Marie Fortuit, Rachel de Dardel und Floriane Comméléran: Ombre (Eurydice Parle)

für den Nachwuchsworkshop 2022

Depuis le Royaume des Morts où la morsure d’un serpent l’a conduite et où Orphée l’a condamnée à vivre, il s’agit d’écouter Eurydice donc. Ecouter la voix, la profération, l’incantation que lui prodigue l’écriture vibrante de Jelinek. Prêter oreille à son souffle de femme paradoxalement enfin libérée d’un amour pour Orphée qui s’avère aussi astreignant qu’éreintant, l’observer commencer une vie dans l’ombre, une existence qui est de façon radicale une existence nouvelle. Envisager sa descente aux enfers comme une éclatante libération, l’émancipation incontestée d’une parole créatrice et féministe, assister à la (re)naissance d’une poétesse.

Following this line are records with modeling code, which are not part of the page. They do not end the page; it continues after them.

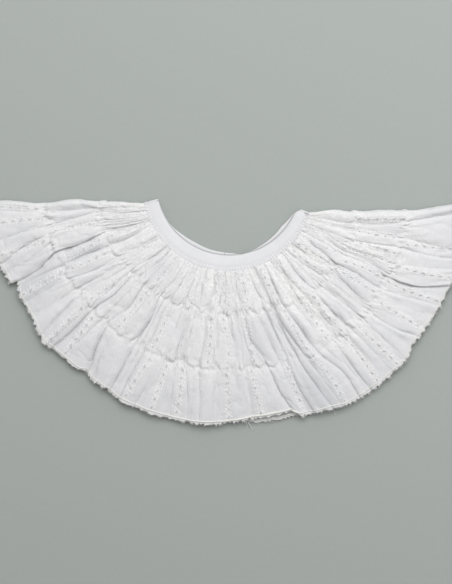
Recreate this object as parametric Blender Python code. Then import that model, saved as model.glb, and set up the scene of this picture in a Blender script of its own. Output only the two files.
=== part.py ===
"""Ruff collar: a gathered cotton frill on a plain neckband, folded in half at the shoulders, laid flat.

The collar is a ring. Folded at both shoulders it lies as a fan: the front half on top, the back half
under it. A place on the fan has two coordinates:
  turn   0 at the left shoulder fold, 1 at the right shoulder fold, in thousandths in the tables
  reach  0 at the neck seam, 1 at the mean hem
The frill has three puffed bands, parted by two shirring rows. "Level" counts them: 0 neck seam,
1 first row, 2 second row, 3 hem. Lengths are in millimetres until the mesh is made.
"""

import math
from collections import namedtuple

import bmesh
import bpy
from mathutils import Vector

MM = 0.001

# ---- Plan of the fan; angles in degrees from straight down ----
FAN_CENTRE = Vector((0.0, 131.2))
NECK_ANGLES = (-74.9, 67.6)
HEM_ANGLES = (-84.6, 84.6)
ANGLE_EASE = 0.8
NECK_RADIUS = 88.0
NECK_DROP = 4.0  # how much further out the neck seam lies at the middle of the front
NECK_SLANT = 1.5  # how much nearer it lies at the right shoulder than at the left
HEM_RADIUS = 245.0

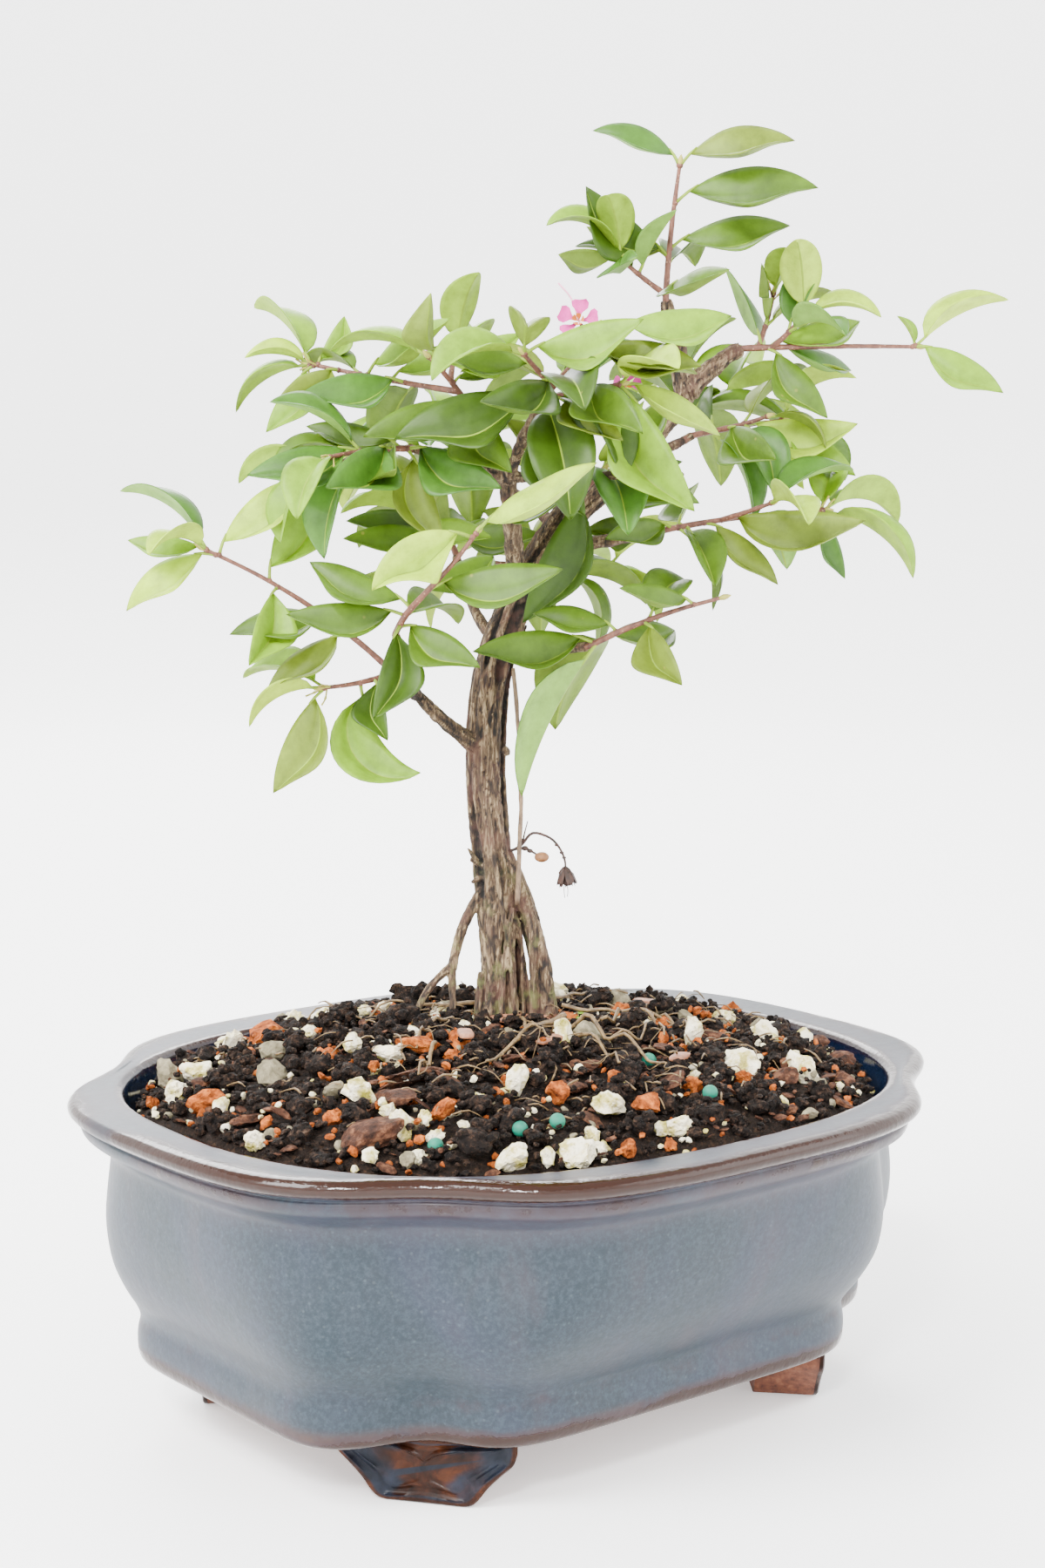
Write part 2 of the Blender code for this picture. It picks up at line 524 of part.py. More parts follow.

Qu’on se le dise, chez Jelinek, Eurydice était loin d’être heureuse avec Orphée. Elle était assujettie à une vision édulcorée et patriarcale de l’amour romantique, arrimée à son apparence terrestre et à ses fringales de shopping, dévouée à l’avènement du génie masculin de son sérial-rockeur d’amant. Dépouillée de tout, étrangement soulagée de laisser Orphée remonter vers les lumières des villes et des scènes, Eurydice peut alors s’autoriser le luxe de ne plus être que « rien » et donc d’affirmer « je suis ». Assertion bouleversante qui est au coeur de mon geste de mise en scène. Il s’agit pour moi d’inverser le topos de la complainte de l’éternelle abandonnée, de prendre à rebours le chant d’Orphée, de sublimer le paradoxe : Eurydice esseulée parmi les ombres est une femme qui, pour la première fois, agit. Nous sommes au coeur de la « chambre à soi » woolfienne re-interprété par Jelinek : l’obscure solitude, le détachement des dominations, devient par essence le lieu du déploiement du cri lyrique féminin.
Un royaume des ombres qui fait écho aux enjeux qui ont habité Jelinek, « la sauvage », toute sa vie. L’écrivaine vit aujourd’hui presque retirée du monde, ne communiquant que par son site internet et lors de très rares interviews. Eurydice et Jelinek semblent déployer une vibration commune. Comme Christine Lecerf l’évoque dans son article paru dans le quotidien Le Monde en 2016 : « ce qui demeure intact et sans bornes, c’est la colère d’Elfriede Jelinek. La violence faite aux femmes, les structures inviolables de leur domination sociale, politique et artistique, l’asservissement du corps, le mépris de la pensée, l’interdit de création, rien ne change sur ce terrain-là, et ça rend dingue. »
C’est donc un cri du coeur aussi intime que politique que portent de concert Eurydice et Jelinek, et c’est cette parole aussi rare que précieuse qu’il s’agit de faire résonner au plateau.